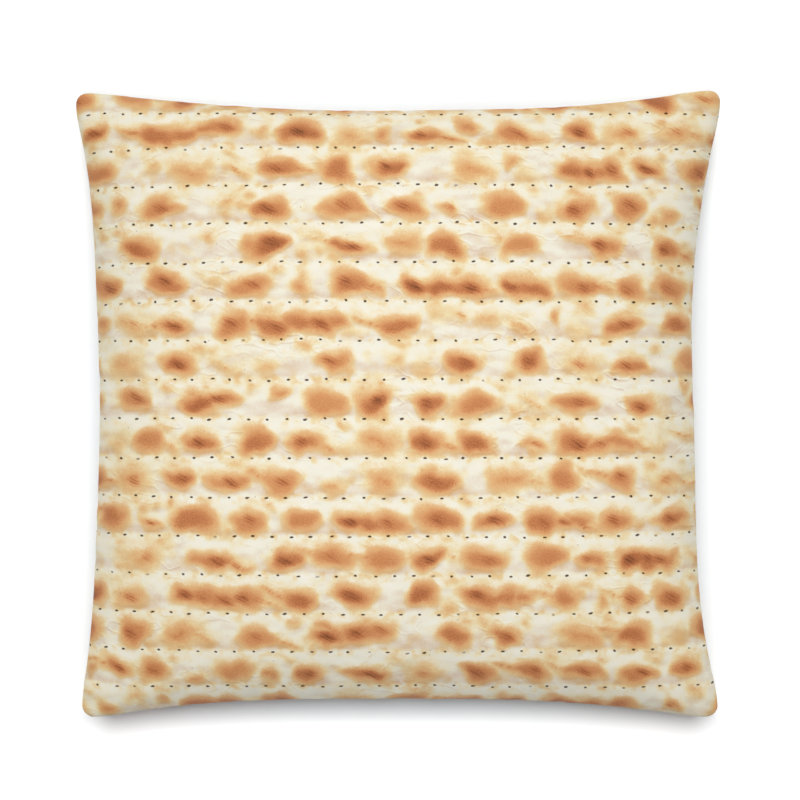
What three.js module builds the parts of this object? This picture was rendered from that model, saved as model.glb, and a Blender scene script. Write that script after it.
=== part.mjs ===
// A square throw cushion: two panels of printed cloth, sewn together all round and stuffed.
// It lies flat with its front up. Millimetres, +Z up, +Y towards the top of the print,
// with the origin in the middle of the flat that it rests on.
import * as THREE from "three";

// Driving dimensions
const spanAcross = 455;       // corner tip to corner tip along X, before the tips are rounded
const spanUp = 442;           // corner tip to corner tip along Y, before the tips are rounded
const bowLeft = 16;           // how far the left seam bows in at its middle
const bowRight = 19;
const bowTop = 12.5;
const bowBottom = 14;
const bowShapeUp = 2.4;       // power of the left and right bows: 2 is a parabola, more is flatter
const bowShapeAcross = 2.2;   // power of the top and bottom bows
const tipRounding = 8;        // how far from its tip a corner begins to round
const crown = 61;             // rise of a panel above the seam, at its middle
const crownShape = 2.4;       // power of the crown: 2 is a dome, more is flatter with steeper sides
const crownEdge = 0.5;        // 0.5 lets a panel leave the seam upright, as stuffed cloth does
const restPress = 5;          // how much of the lower crown is pressed flat by the cushion's weight

// How finely the panels are faceted
const pointsPerSide = 22;
const pointsPerTip = 4;
const rings = 14;

const seamHeight = crown - restPress;
const halfAcross = spanAcross / 2;
const halfUp = spanUp / 2;

// A bow's depth at a place along its side, from -1 at one tip to 1 at the other
function bowAt(place, depth, shape) {
  return depth * (1 - Math.abs(place) ** shape);
}

// The four seams, anticlockwise from the lower left tip
const seams = [
  (place) => new THREE.Vector2(place * halfAcross, bowAt(place, bowBottom, bowShapeAcross) - halfUp),
  (place) => new THREE.Vector2(halfAcross - bowAt(place, bowRight, bowShapeUp), place * halfUp),
  (place) => new THREE.Vector2(-place * halfAcross, halfUp - bowAt(place, bowTop, bowShapeAcross)),
  (place) => new THREE.Vector2(bowAt(place, bowLeft, bowShapeUp) - halfAcross, -place * halfUp),
];

// The seam's outline: each point has its place in plan and how near it is to a tip, from 0 to 1
function seamOutline() {
  const outline = [];
  const lastPlace = 1 - tipRounding / Math.min(halfAcross, halfUp);
  seams.forEach((seam, side) => {
    for (let step = 0; step < pointsPerSide; step += 1) {
      const place = lastPlace * (2 * step / (pointsPerSide - 1) - 1);
      outline.push({ at: seam(place), nearTip: Math.abs(place) });
    }
    const nextSeam = seams[(side + 1) % seams.length];
    const tip = new THREE.QuadraticBezierCurve(seam(lastPlace), seam(1), nextSeam(-lastPlace));
    for (let step = 1; step <= pointsPerTip; step += 1) {
      outline.push({ at: tip.getPoint(step / (pointsPerTip + 1)), nearTip: 1 });
    }
  });
  return outline;
}

// The crown's rise over the seam, at a share of the way from the middle out to an outline point
function riseAt(share, nearTip) {
  const outwards = 1 - share ** crownShape;
  const sideways = 1 - (share * nearTip) ** crownShape;
  return crown * Math.max(outwards * sideways, 0) ** crownEdge;
}

// Both panels as rings of points round the middle, closed by a fan at each crown
function cushionGeometry() {
  const outline = seamOutline();
  const count = outline.length;
  const positions = [];
  const triangles = [];

  function addRing(share, height) {
    const first = positions.length / 3;
    for (const { at, nearTip } of outline) {
      positions.push(at.x * share, at.y * share, height(riseAt(share, nearTip)));
    }
    return first;
  }

  function addMiddle(height) {
    positions.push(0, 0, height(crown));
    return positions.length / 3 - 1;
  }

  function joinRings(inner, outer, faceUp) {
    for (let i = 0; i < count; i += 1) {
      const next = (i + 1) % count;
      const quad = [inner + i, outer + i, outer + next, inner + next];
      if (!faceUp) quad.reverse();
      triangles.push(quad[0], quad[1], quad[2], quad[0], quad[2], quad[3]);
    }
  }

  function joinMiddle(middle, ring, faceUp) {
    for (let i = 0; i < count; i += 1) {
      const next = (i + 1) % count;
      triangles.push(middle, ring + (faceUp ? i : next), ring + (faceUp ? next : i));
    }
  }

  const seamRing = addRing(1, () => 0);
  const upper = (rise) => rise;
  const lower = (rise) => Math.max(-rise, -seamHeight);
  for (const [height, faceUp] of [[upper, true], [lower, false]]) {
    let outer = seamRing;
    for (let ring = rings - 1; ring > 0; ring -= 1) {
      const inner = addRing(Math.sin((Math.PI / 2) * (ring / rings)), height);
      joinRings(inner, outer, faceUp);
      outer = inner;
    }
    joinMiddle(addMiddle(height), outer, faceUp);
  }

  const geometry = new THREE.BufferGeometry();
  geometry.setAttribute("position", new THREE.Float32BufferAttribute(positions, 3));
  geometry.setIndex(triangles);
  geometry.computeVertexNormals();
  return geometry;
}

const printedCloth = new THREE.MeshStandardMaterial({ color: 0xf1e4c8, roughness: 0.9, metalness: 0 });

const cushion = new THREE.Mesh(cushionGeometry(), printedCloth);
cushion.name = "cushion";
cushion.position.z = seamHeight;

const part = new THREE.Group();
part.name = "throw_cushion";
part.add(cushion);

export default part;
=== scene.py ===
import math
from collections import namedtuple
import bpy
import numpy as np
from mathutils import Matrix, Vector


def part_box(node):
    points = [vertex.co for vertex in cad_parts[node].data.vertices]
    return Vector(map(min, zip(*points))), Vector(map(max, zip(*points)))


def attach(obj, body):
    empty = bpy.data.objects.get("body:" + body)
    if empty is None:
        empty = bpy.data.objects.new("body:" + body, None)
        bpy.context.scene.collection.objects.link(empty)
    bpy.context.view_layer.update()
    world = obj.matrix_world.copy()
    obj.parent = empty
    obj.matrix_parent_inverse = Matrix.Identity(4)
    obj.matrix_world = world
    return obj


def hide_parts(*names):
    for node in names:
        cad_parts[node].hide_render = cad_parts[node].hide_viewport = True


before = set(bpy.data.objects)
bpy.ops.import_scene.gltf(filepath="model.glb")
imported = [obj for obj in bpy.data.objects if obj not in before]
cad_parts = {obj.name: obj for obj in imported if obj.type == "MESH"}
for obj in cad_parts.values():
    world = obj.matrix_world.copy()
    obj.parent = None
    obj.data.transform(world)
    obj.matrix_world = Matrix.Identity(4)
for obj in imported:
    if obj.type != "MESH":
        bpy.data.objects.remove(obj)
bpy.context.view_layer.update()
bpy.ops.object.select_all(action="DESELECT")
mm = 0.001


def newMesh(name, points, faces):
    mesh = bpy.data.meshes.new(name)
    mesh.from_pydata(points.tolist(), [], faces)
    mesh.update()
    return mesh


def placed(name, data):
    made = bpy.data.objects.new(name, data)
    bpy.context.scene.collection.objects.link(made)
    return made


# the cover's form, in metres
lowCorner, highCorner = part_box("cushion")
cover = {
    # for each seam: how far its ends are from the middle, how deep it bows in, the power of
    # that curve, how far off its middle it is deepest, how much further its right or upper end
    # reaches, and its sway in millimetres, as one, two, three and more half waves
    "left": {"reach": 0.2286, "bow": 0.0173, "power": 3.1, "skew": -0.17, "slant": 0.0035,
             "sway": (-1.4, -0.2, 0.0, -0.3, -0.5)},
    "right": {"reach": 0.2305, "bow": 0.0221, "power": 2.7, "skew": -0.06, "slant": 0.0010,
              "sway": (-1.8, 0.1, -0.9, -1.1)},
    "top": {"reach": 0.2231, "bow": 0.0152, "power": 2.45, "skew": -0.10, "slant": 0.0016,
            "sway": (-1.3, 0.0, -0.2, 0.2)},
    "bottom": {"reach": 0.2227, "bow": 0.0160, "power": 2.75, "skew": 0.08, "slant": -0.0004,
               "sway": (-0.8, 0.3, -0.3)},
    "tipRounding": 0.010,
    "tipLevel": 0.14,          # share of a half side over which it levels off to its tip
    "restPress": 0.005,        # how much of the lower crown the floor presses flat
    "slack": 0.945,            # crown before stuffing, as a share of the stuffed one
    "shapeAcross": 2.6,        # power of the crown: 2 is a dome, more is flatter with steeper sides
    "shapeUp": 3.1,
    "crownEdge": 0.5,          # 0.5 lets the cloth leave the seam upright
    "cells": 96,               # cloth cells along a side while it is simulated
    "evenRounds": 8,           # rounds of making the cells equally long
}
cover["seamHeight"] = (highCorner.z - lowCorner.z - cover["restPress"]) / 2
cover["crown"] = (cover["seamHeight"] + cover["restPress"]) * cover["slack"]
cover["halfSide"] = cover["left"]["reach"]


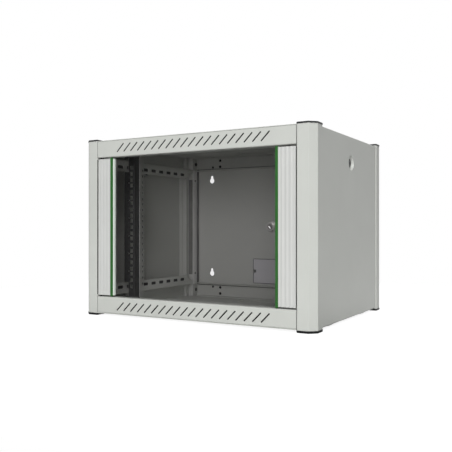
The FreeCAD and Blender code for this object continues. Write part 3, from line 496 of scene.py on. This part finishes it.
def side_plate():
    """Flat grid whose lines are the edges of the slots and notches, without the cells inside them."""
    starts = middle - rack_units * unit_height / 2 + unit_height * np.arange(rack_units)
    centres = (starts[:, None] + np.array(unit_holes)).reshape(-1)
    slots = (centres[:, None] + np.array([-tie_slot_half, tie_slot_half])).reshape(-1)
    notches = middle + np.array([-notch_high, -notch_low, notch_low, notch_high])
    ends = [rail_low[2] + plate_margin, rail_high[2] - plate_margin]
    z = np.sort(np.concatenate([ends, notches, slots]))
    y = np.array([plate_front, plate_step, tie_slot_front, tie_slot_rear, plate_rear])
    z_grid, y_grid = np.meshgrid(z, y, indexing="ij")
    points = np.stack([np.full_like(z_grid, leg_face), y_grid, z_grid], axis=-1)
    corner = np.arange(z.size * y.size).reshape(z.size, y.size)
    cells = np.stack([corner[:-1, :-1], corner[:-1, 1:], corner[1:, 1:], corner[1:, :-1]], axis=-1)
    z_cell = (z[:-1, None] + z[1:, None]) / 2
    y_cell = (y[None, :-1] + y[None, 1:]) / 2
    in_slot = (np.abs(z_cell - centres).min(axis=1, keepdims=True) < tie_slot_half) & (
        (y_cell > tie_slot_front) & (y_cell < tie_slot_rear))
    height = np.abs(z_cell - middle)
    in_notch = (height > notch_low) & (height < notch_high) & (y_cell < plate_step)
    return points, cells[~(in_slot | in_notch)]


for name, side in (("left", 1), ("right", -1)):
    points, cells = side_plate()
    plate_mesh = bpy.data.meshes.new(name + "_rail_side_plate")
    plate_mesh.from_pydata((points * (side, 1, 1)).reshape(-1, 3).tolist(), [], cells[:, ::side].tolist())
    plate_mesh.materials.append(body_coat)
    plate = bpy.data.objects.new(name + "_rail_side_plate", plate_mesh)
    bpy.context.scene.collection.objects.link(plate)
    gauge = plate.modifiers.new("gauge", "SOLIDIFY")
    gauge.thickness = plate_thickness
    gauge.offset = 1.0
    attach(plate, "cabinet")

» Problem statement
Only the lines from the one containing "imported = [obj" through the one containing "return made" are to be extracted, exactly as they appear, with both ends included.

» Final answer
imported = [obj for obj in bpy.data.objects if obj not in before]
cad_parts = {obj.name: obj for obj in imported if obj.type == "MESH"}
for obj in cad_parts.values():
    world = obj.matrix_world.copy()
    obj.parent = None
    obj.data.transform(world)
    obj.matrix_world = Matrix.Identity(4)
for obj in imported:
    if obj.type != "MESH":
        bpy.data.objects.remove(obj)
bpy.context.view_layer.update()
bpy.ops.object.select_all(action="DESELECT")
mm = 0.001


def newMesh(name, points, faces):
    mesh = bpy.data.meshes.new(name)
    mesh.from_pydata(points.tolist(), [], faces)
    mesh.update()
    return mesh


def placed(name, data):
    made = bpy.data.objects.new(name, data)
    bpy.context.scene.collection.objects.link(made)
    return made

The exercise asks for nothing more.